To be sure, Western Alliance had significant exposure to the tech sector — 13% of its deposits were tied to technology firms through its Bridge Bank division in March 2023. But it was essential to note that 40% of those deposit accounts were tied to the bank by loans, meaning borrowers’ interest rates would rise if they moved their deposits out of the bank.
“Many of our deposits were firmly anchored,” Bruckner said.
The diverse industries represented among customers and the various proactive steps the bank took in 2022 to build liquidity were key to the bank’s survival in 2023, said David Smith, an analyst at Autonomous Research. Additionally, Western Alliance’s decision to proactively borrow $25 billion from the Federal Reserve also set it apart from the banks that failed that month, according to Smith.
“The fact that management was thinking about the capital it might need ahead of time, and it was top of mind, made it much easier for them to act decisively. In contrast, SVB and Signature Bank seemed kind of flat-footed when the crunch came, and they weren’t able to fully utilize some of the same capital facilities like the Fed’s discount window or the Federal Home Loan bank,” Smith said.

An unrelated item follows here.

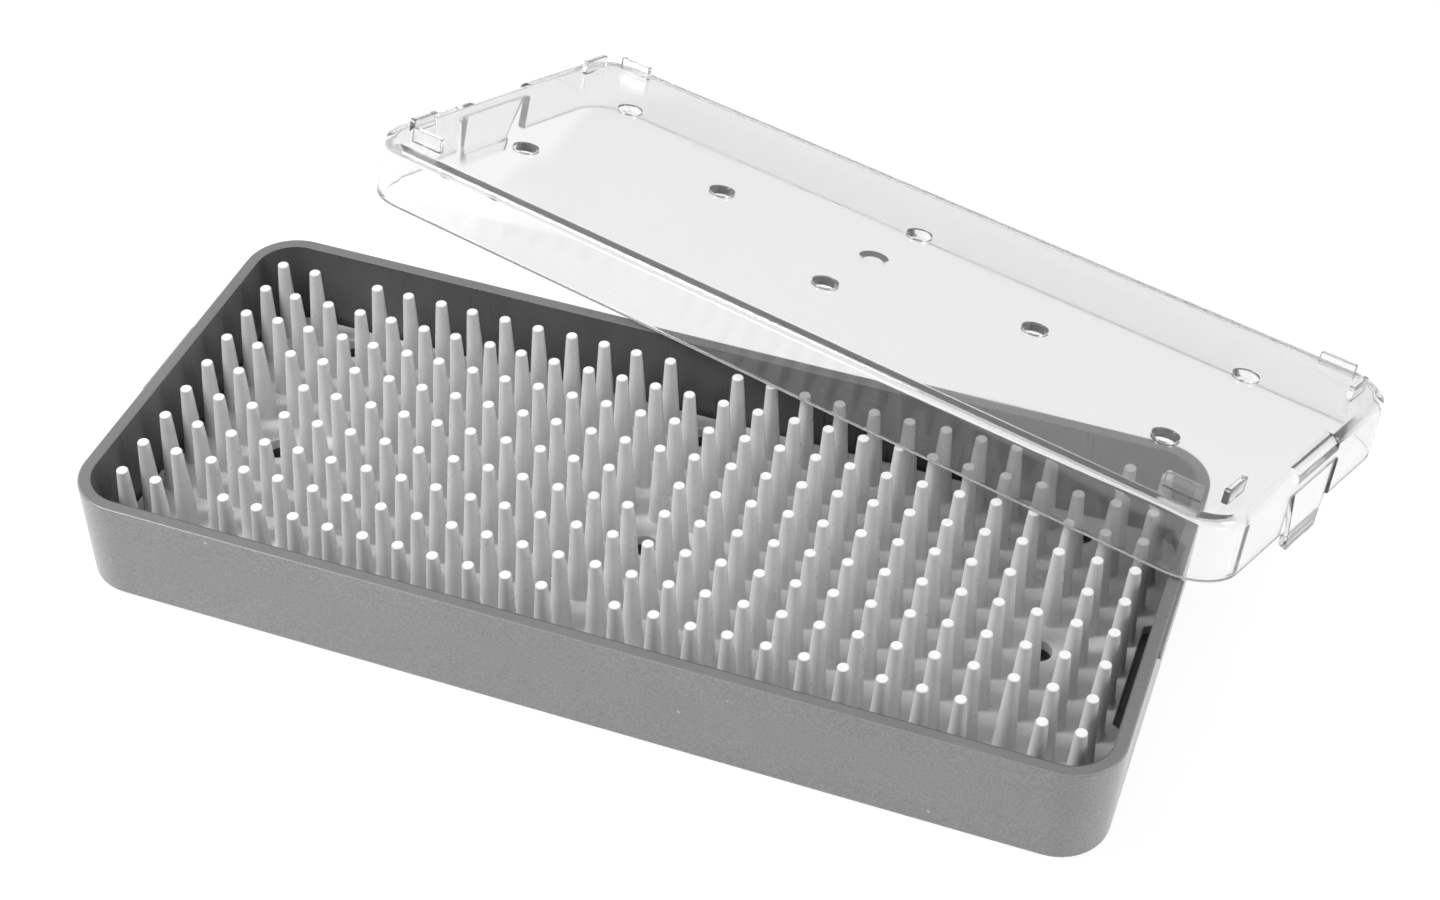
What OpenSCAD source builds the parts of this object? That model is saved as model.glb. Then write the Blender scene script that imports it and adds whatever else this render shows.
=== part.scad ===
// Sterilising cassette for small dental instruments: a shallow moulded tray, a silicone mat whose tapered
// fingers hold the instruments, and a clear vented lid with two spring latch tongues. The lid is off: its
// back edge stands on the table behind the tray and its front edge leans on the finger tips.

/* [Tray] */
// Length of the tray over its rim
tray_l = 192.5; // [180:0.5:215]
// Depth of the tray over its rim
tray_d = 83.5; // [76:0.5:96]
// Height of the tray from the table to its rim
tray_h = 21.6; // [18:0.2:28]
// Thickness of the tray's side walls
tray_wall = 2.4; // [1.8:0.1:3.2]
// Thickness of the tray's floor
tray_floor = 1.8; // [1.2:0.1:3]
// Radius of the tray's upright corners at the rim
tray_corner_r = 10; // [8:0.5:14]
// How much narrower each side is at the foot than at the rim
tray_draft = 0.48; // [0.1:0.02:0.9]
// Rounding of the tray's bottom edge
tray_foot_r = 0.9; // [0.4:0.1:1.5]
// Rounding of the rim's outer edge
tray_rim_r = 0.35; // [0.1:0.05:0.8]
// Rounding where the walls meet the floor inside
tray_inside_r = 0.35; // [0.2:0.05:0.45]
// Depth of the recess under the floor, which leaves a foot all round
recess_depth = 0.8; // [0.5:0.1:2]
// Radius of the recess's corners
recess_corner_r = 5; // [3:0.5:5]

/* [Latch catches] */
// Width of the catch ridge on each end of the tray
catch_w = 19; // [12:0.5:24]
// How far the ridge stands out from the end wall
catch_proud = 0.5; // [0.3:0.05:0.8]
// Height of the ridge
catch_h = 1; // [0.6:0.1:2]
// Distance from the rim down to the top of the ridge
catch_drop = 0.4; // [0.2:0.1:1]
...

As the days wore on and investors and customers were increasingly reassured of Western Alliance’s stability despite the ongoing banking crisis, executives breathed a sigh of relief.
“After about three weeks, the pace of pre-dawn meetings relented,” Curley said.
Curley was rarely around the house during March and April, and he told his family why. All three of his daughters had recently downloaded a stock-tracking app to their phones to show their support for his hard work.
But the relief was relatively short lived.
One day in May, Curley was just back from walking his dog — a practice he had only recently resumed — when his oldest daughter, 17, popped her head around the corner while he was shaving to ask: “Hey Dad, why is the bank’s stock down 40%?”
His stomach dropped to the floor and he raced to the war room downtown.
But this time the damage caused by a specious rumor was quickly contained.
“We’re not the bank we were before the crisis. We’re more prepared and we can react as quickly as events unfold,” Curley said.